[Modeling code records]
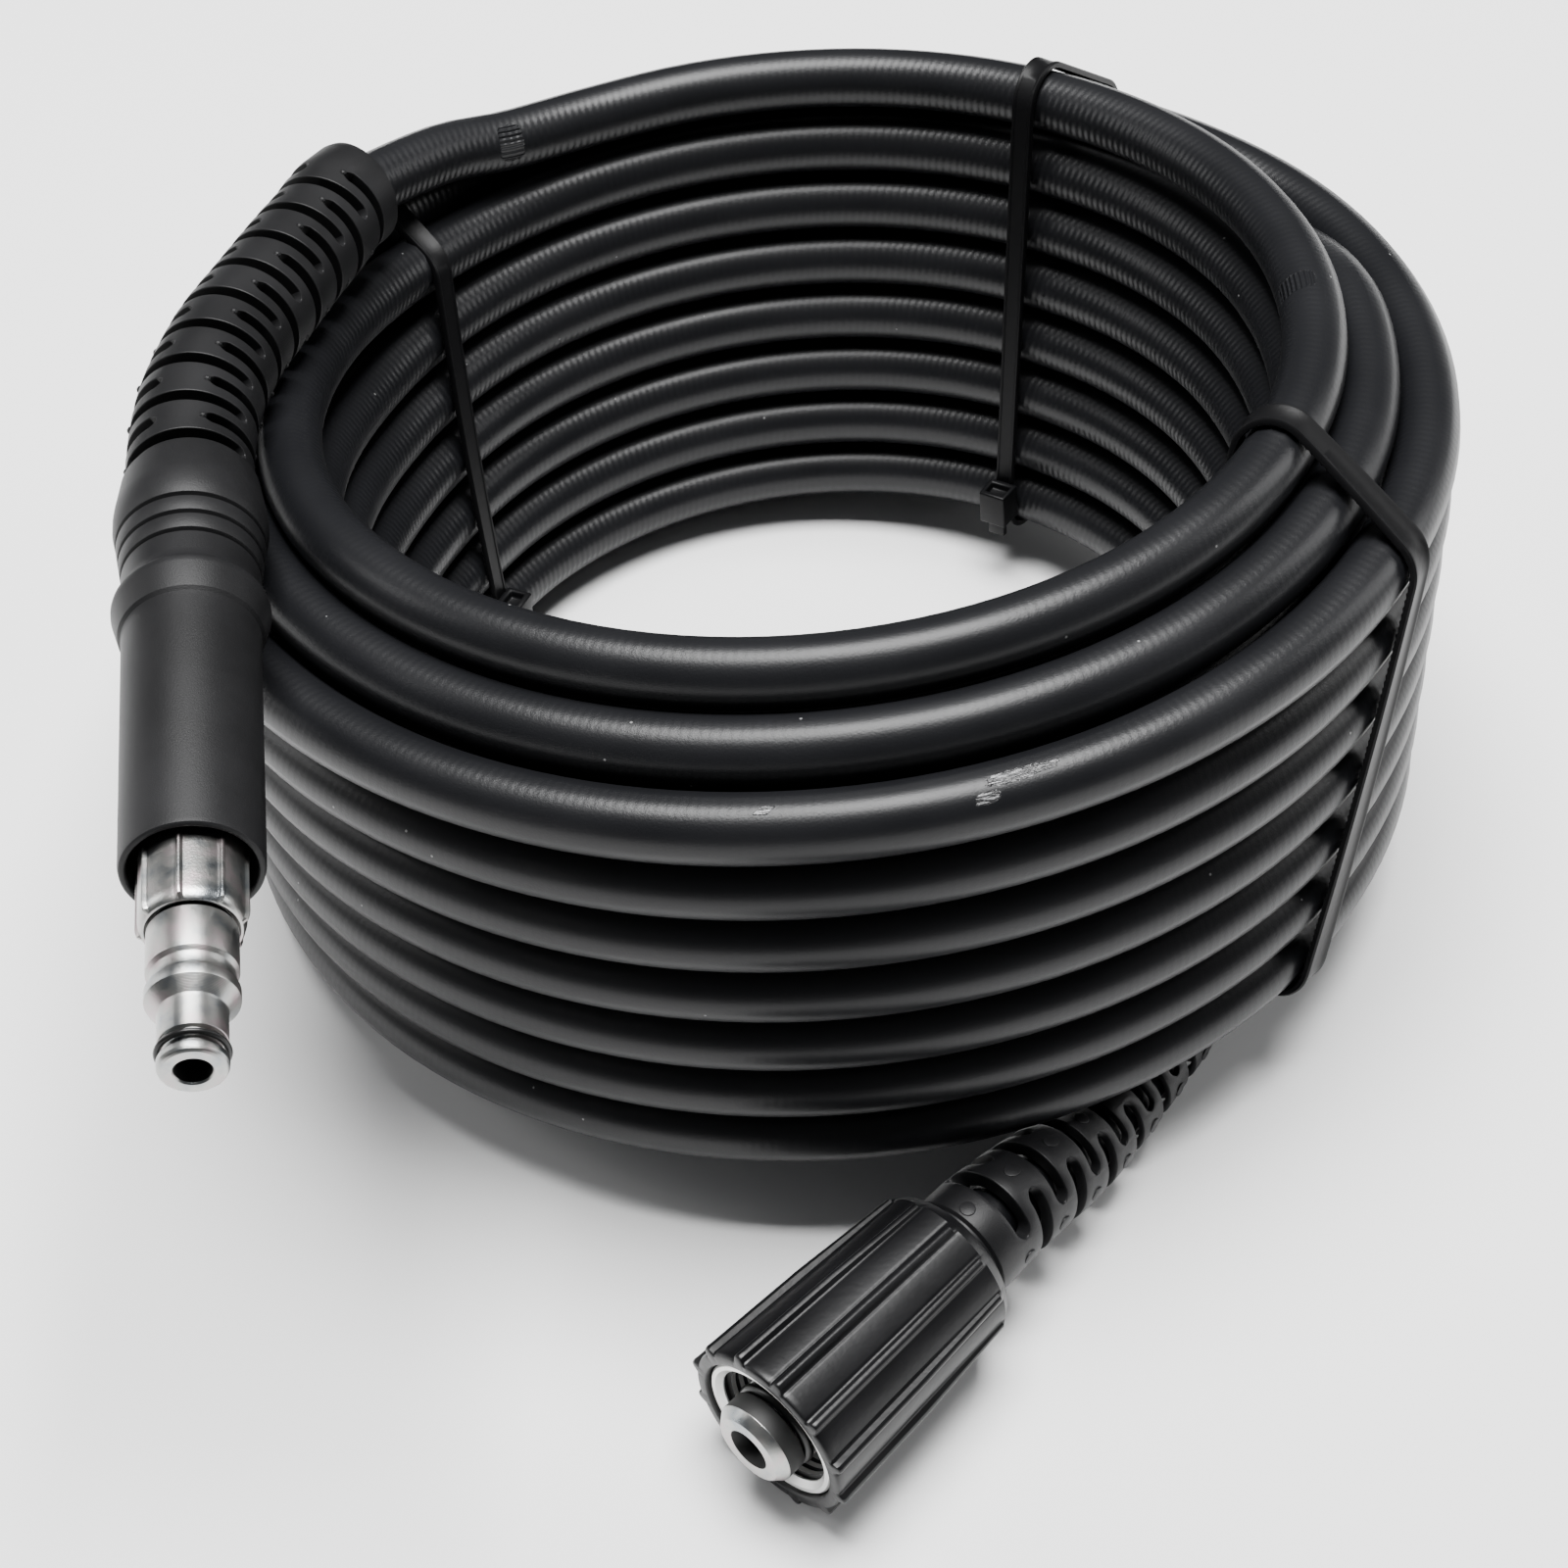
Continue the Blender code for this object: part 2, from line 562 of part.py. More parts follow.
def hose(group, coil, finishes):
    turned("hose_coil", coil_outline(), group, finishes["rubber"], COIL_SEGMENTS, closed=True,
           parent=coil)
    spacing = 1.5 * HOSE_DIAMETER
    route = gun_route()
    total = sum((b - a).length for a, b in zip(route, route[1:]))
    start = FERRULE_HIDDEN + 2 * GAP
    inside = GRIP_LENGTH + COLLAR_LENGTH + GUN_RESTRICTOR_LENGTH + 12 * MM
    stretch = split_route(route, start, inside - start, 7 * MM)
    stretch += split_route(route, inside, total - inside, spacing)[1:]
    add_object("hose_top_turn", poly_curve("hose_top_turn", stretch, HOSE_RADIUS), group,
               finishes["rubber"])

    route = pump_route()
    total = sum((b - a).length for a, b in zip(route, route[1:]))
    start = NIPPLE_LENGTH + GAP + PUMP_FERRULE_LENGTH + GAP - PUMP_RESTRICTOR_AT
    inside = PUMP_RESTRICTOR_LENGTH + 6 * MM
    stretch = split_route(route, start, inside - start, 7 * MM)
    stretch += split_route(route, inside, total - inside, spacing)[1:]
    add_object("hose_pump_lead", poly_curve("hose_pump_lead", stretch, HOSE_RADIUS), group,
               finishes["rubber"])


# Cable ties

def hull_outline(circles, offset):
    """The rounded band around a set of turns, counter-clockwise in (radius, height)."""
    points = []
    count = len(circles)
    for i, centre in enumerate(circles):
        before = Vector(circles[i - 1])
        after = Vector(circles[(i + 1) % count])
        middle = Vector(centre)
        arriving = middle - before
        leaving = after - middle
        start = math.atan2(-arriving.x, arriving.y)
        end = math.atan2(-leaving.x, leaving.y)
        while end < start:
            end += 2 * math.pi
        steps = max(1, math.ceil((end - start) / math.radians(24)))
        for j in range(steps + 1):
            angle = start + (end - start) * j / steps
            points.append((middle.x + (HOSE_RADIUS + offset) * math.cos(angle),
                           middle.y + (HOSE_RADIUS + offset) * math.sin(angle)))
    return points


def band_mesh(name, circles, tools):
    """A flat band: two outlines filled between and raised to the strap's width."""
    data = bpy.data.curves.new(name, "CURVE")
    data.dimensions = "2D"
    data.fill_mode = "BOTH"
    data.extrude = STRAP_WIDTH / 2
    for offset in (STRAP_CLEARANCE, STRAP_CLEARANCE + STRAP_THICKNESS):
        outline = hull_outline(circles, offset)
        line = data.splines.new("POLY")
        line.points.add(len(outline) - 1)
        for point, (radius, height) in zip(line.points, outline):
            point.co = (radius, height, 0, 1)
        line.use_cyclic_u = True
    flat = add_object(name + "_flat", data, tools)
    mesh = evaluated_mesh(flat)
    bpy.data.objects.remove(flat)
    work = bmesh.new()
    work.from_mesh(mesh)
    bmesh.ops.remove_doubles(work, verts=work.verts, dist=0.00001)
    work.to_mesh(mesh)
    work.free()
    return mesh


def cable_tie(name, azimuth, lean, top_circles, head_height, group, tools, coil, finish):
    """A strap round the coil's section, its head low on the inner wall, with a cut tail."""
    circles = [OUTER_LAYER[0], OUTER_LAYER[-1]] + top_circles + [INNER_LAYER[0]]
    band = add_object(name + "_band", band_mesh(name, circles, tools), tools)
    low = Vector(INNER_LAYER[0])
    high = Vector(top_circles[-1])
    share = (head_height - low.y) / (high.y - low.y)
    wall = low.x + (high.x - low.x) * share - HOSE_RADIUS - STRAP_CLEARANCE - 0.4 * MM

    tail_height = head_height - TIE_HEAD.y / 2 - TIE_TAIL / 2 + 1 * MM
    blocks = []
    for part, size, shift in (
            ("head", TIE_HEAD, Vector((wall - TIE_HEAD.x / 2, head_height, 0))),
            ("tail", Vector((STRAP_THICKNESS, TIE_TAIL, STRAP_WIDTH)),
             Vector((wall - TIE_HEAD.x * 0.6, tail_height, 0)))):
        def block(work):
            made = bmesh.ops.create_cube(work, size=1.0)
            place = Matrix.Translation(shift) @ Matrix.Diagonal((*size, 1))
            bmesh.ops.transform(work, matrix=place, verts=made["verts"])
        blocks.append(add_object(name + "_" + part, mesh_from(name + "_" + part, block), tools))
        cut(band, blocks[-1], "UNION")
    mesh = evaluated_mesh(band)
    bpy.data.objects.remove(band)
    for tool in blocks:
        hide_tool(tool)

    middle_height = (OUTER_LAYER[0][1] + OUTER_LAYER[-1][1]) / 2
    middle_radius = (INNER_LAYER[0][0] + OUTER_LAYER[0][0]) / 2
    for vertex in mesh.vertices:
        radius, height, across = vertex.co
        angle = math.radians(azimuth) + lean * (height - middle_height) - across / middle_radius
        vertex.co = (radius * math.cos(angle), radius * math.sin(angle), height)
    mesh.name = name
    add_object(name, mesh, group, finish, parent=coil)


def mouth_azimuth():
    """Where the gun restrictor ends, in degrees round the coil."""
    total = GRIP_LENGTH + COLLAR_LENGTH + GUN_RESTRICTOR_LENGTH
    mouth = COIL_PLACE.inverted() @ split_route(gun_route(), total, MM, MM)[0]
    return math.degrees(math.atan2(mouth.y, mouth.x))


def ties(group, tools, coil, finishes):
    top_turn = (TOP_TURN_RADIUS, TOP_TURN_HEIGHT)
    under_lead = [MIDDLE_TOP, INNER_LAYER[-1]]
    nylon = finishes["nylon"]
    lean = math.radians(1) / MM
    half_height = (OUTER_LAYER[-1][1] - OUTER_LAYER[0][1]) / 2
    left = mouth_azimuth() - TIE_PAST_MOUTH + TIE_SLANT * half_height / MM
    cable_tie("tie_left", left, -TIE_SLANT * lean, under_lead, 10 * MM, group, tools, coil, nylon)
    cable_tie("tie_back", 54.0, 0, [top_turn], 8 * MM, group, tools, coil, nylon)
    cable_tie("tie_right", -40.0, TIE_SLANT * lean, [top_turn], 8 * MM, group, tools, coil, nylon)


def centre_on_footprint(group, root):
    """Moves the root so that the object's box is centred on the origin in plan."""
    bpy.context.view_layer.update()
    low = Vector((math.inf, math.inf))
    high = -low
    for made in group.objects:
        if made.type == "EMPTY":
            continue
        mesh = evaluated_mesh(made)
        for vertex in mesh.vertices:
            place = made.matrix_world @ vertex.co
            low = Vector((min(low.x, place.x), min(low.y, place.y)))
            high = Vector((max(high.x, place.x), max(high.y, place.y)))
        bpy.data.meshes.remove(mesh)
    root.location = (-(low.x + high.x) / 2, -(low.y + high.y) / 2, 0)


def build():
    clear_scene()
    group = collection("pressure_washer_hose")
    tools = collection("cutters_and_guides")
    finishes = {name: material(name) for name in COLOURS}
    root = add_object("hose_root", None, group)
    coil = add_object("coil_frame", None, group, place=COIL_PLACE)
    hose(group, coil, finishes)
    gun_end(group, tools, finishes)
    pump_end(group, tools, finishes)
    ties(group, tools, coil, finishes)
    for made in list(group.objects) + list(tools.objects):
        if made is not root and made.parent is None:
            made.parent = root
    centre_on_footprint(group, root)
    bpy.context.view_layer.update()


build()
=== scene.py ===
"""Pressure washer hose: a tied coil with a quick plug at one end and a screw nut at the other."""
import math

import bmesh
import bpy
from mathutils import Matrix, Vector


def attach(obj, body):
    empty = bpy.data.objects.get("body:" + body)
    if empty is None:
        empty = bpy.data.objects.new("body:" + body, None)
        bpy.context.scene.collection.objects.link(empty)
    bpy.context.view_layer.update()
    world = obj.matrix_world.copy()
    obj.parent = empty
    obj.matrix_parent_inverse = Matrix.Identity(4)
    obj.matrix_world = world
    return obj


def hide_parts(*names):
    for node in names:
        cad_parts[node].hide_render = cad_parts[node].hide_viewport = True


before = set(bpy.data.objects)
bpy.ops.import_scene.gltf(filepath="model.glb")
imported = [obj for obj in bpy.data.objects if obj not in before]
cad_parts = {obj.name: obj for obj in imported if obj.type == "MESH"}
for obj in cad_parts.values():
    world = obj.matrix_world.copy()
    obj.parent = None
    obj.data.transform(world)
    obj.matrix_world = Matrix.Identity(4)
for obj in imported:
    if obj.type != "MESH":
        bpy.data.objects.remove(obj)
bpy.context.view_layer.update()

# Camera
# The photograph was taken from close by, above the front of the coil and looking down into it.
MM = 0.001
camera_data = bpy.data.cameras.new("camera")
camera_data.lens = 63.085
camera_data.sensor_width = 36.0
camera_data.shift_x = -0.01727
camera_data.shift_y = 0.01128
camera_data.clip_start = 0.01
camera = bpy.data.objects.new("camera", camera_data)
camera.location = (-0.019375, -0.344850, 0.387324)
camera.rotation_euler = [math.radians(angle) for angle in (42.94764, 0.81181, -3.90042)]
bpy.context.scene.collection.objects.link(camera)
bpy.context.scene.camera = camera


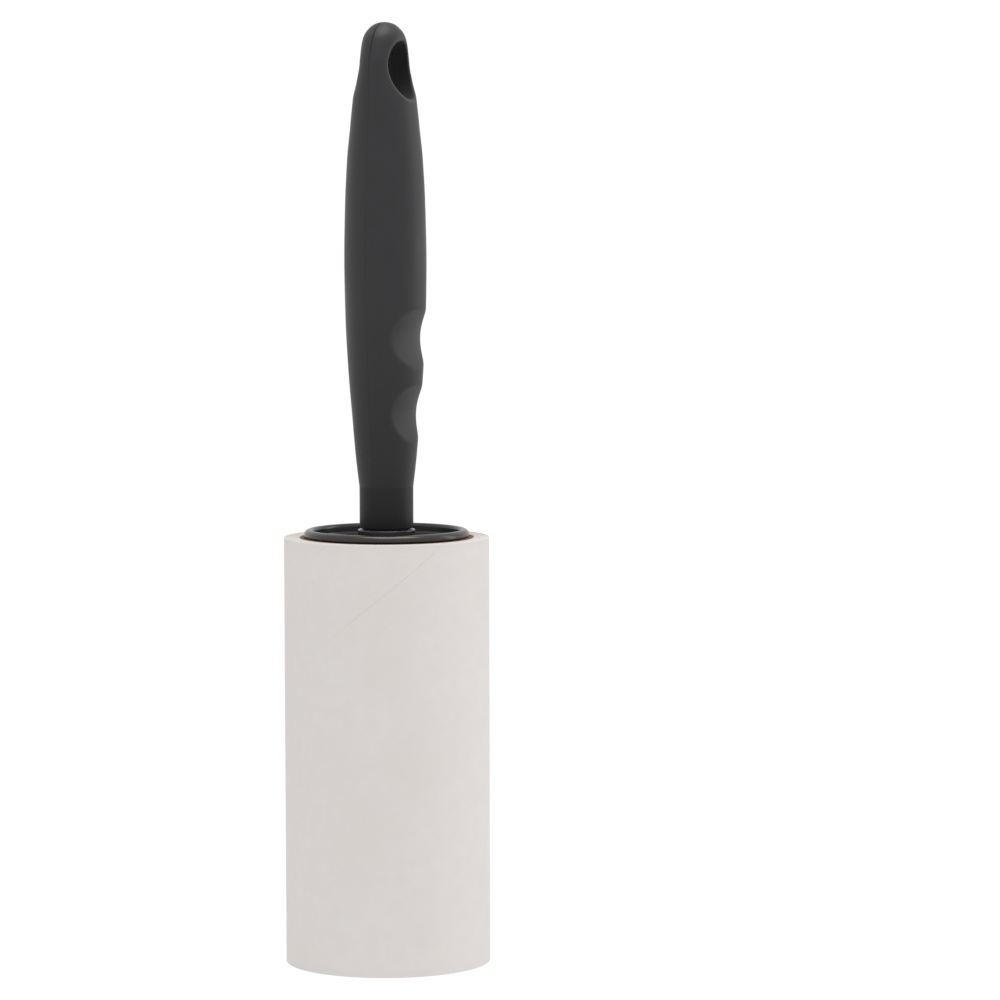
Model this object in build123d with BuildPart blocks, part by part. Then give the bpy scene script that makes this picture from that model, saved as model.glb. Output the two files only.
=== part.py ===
from build123d import *
import os
from math import degrees, radians, tan

# A hand lint roller that stands on the free end of its roll. All sizes are in millimetres.
# +Z runs up the spindle from the roll to the hanging loop, and Z = 0 is the plane the roll stands on.
# The hanging hole runs along Y, and the finger grooves are on the grip's -Y side.

# ---- Refill: paper sheets wound on a cardboard core ----
roll_length = 101.6
core_bore_d = 38.1
core_wall = 1.65
stack_depth = 3.5        # wound sheets under the outermost one
sheet_t = 0.2            # outermost sheet
seam_slope = 38.5        # degrees between the sheet's diagonal edge and the roll's end
seam_top_angle = 241.0   # direction, in degrees from +X, of those edges at the roll's top end
seam_width = 0.4         # slit between the two diagonal edges of the outermost sheet

# ---- Fits ----
fit_gap = 0.05           # radial gap between pieces that are pressed or glued together
run_gap = 0.05           # radial gap between the rod and what turns on it
core_gap = 0.20          # radial gap between the frame and the core's bore
finger_gap = 0.05        # radial gap between the spring fingers' bumps and the core's bore
axial_play = 0.20        # end play of the turning frame at each end
seat_gap = 0.10          # gap between the flange's rim and the end of the core

# ---- Spindle, its bushes and what retains them ----
rod_d = 5.0
rod_end_gap = 2.4        # height of the rod's lower end above the standing plane
rod_in_grip = 38.0       # length of rod inside the grip
rod_chamfer = 0.6
bush_wall = 2.0
bush_length = 8.0
bush_flange_w = 1.0
bush_flange_t = 1.0
washer_d = 10.0
washer_t = 0.6
clip_d = 9.2
clip_t = 0.8
clip_groove_depth = 0.5
clip_mouth = 3.6
pin_d = 2.5
pin_length = 12.0
pin_chamfer = 0.4
pin_drop = 6.0           # depth of the cross pin below the rod's top end

# ---- Turning frame ----
hub_wall = 2.25
hub_length = 12.3        # length of the flange's hub and of the end cap's boss
collar_height = 1.9      # how far the hub stands above the roll's end
rim_lap = 0.6            # how far the rim reaches past the core's bore
rim_width = 2.2
rim_height = 1.9
dish_depth = 2.5         # depth of the flange's dish below its rim
plate_t = 1.6
skirt_wall = 1.6
skirt_length = 6.0
cage_wall = 1.6
fin_t = 1.6
fin_count = 8
ring_t = 1.6
ring_count = 5
end_cap_recess = 1.0     # height of the end cap above the standing plane
end_plate_t = 2.2
finger_count = 4
finger_width = 7.0
finger_t = 1.2
finger_length = 14.0
finger_bump_height = 2.4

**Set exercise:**
Look back at the entries above. Retype the line with "Model this object", the line with "seam_width = 0.4", and all lines in between.

**Final result:**
Model this object in build123d with BuildPart blocks, part by part. Then give the bpy scene script that makes this picture from that model, saved as model.glb. Output the two files only.
=== part.py ===
from build123d import *
import os
from math import degrees, radians, tan

# A hand lint roller that stands on the free end of its roll. All sizes are in millimetres.
# +Z runs up the spindle from the roll to the hanging loop, and Z = 0 is the plane the roll stands on.
# The hanging hole runs along Y, and the finger grooves are on the grip's -Y side.

# ---- Refill: paper sheets wound on a cardboard core ----
roll_length = 101.6
core_bore_d = 38.1
core_wall = 1.65
stack_depth = 3.5        # wound sheets under the outermost one
sheet_t = 0.2            # outermost sheet
seam_slope = 38.5        # degrees between the sheet's diagonal edge and the roll's end
seam_top_angle = 241.0   # direction, in degrees from +X, of those edges at the roll's top end
seam_width = 0.4         # slit between the two diagonal edges of the outermost sheet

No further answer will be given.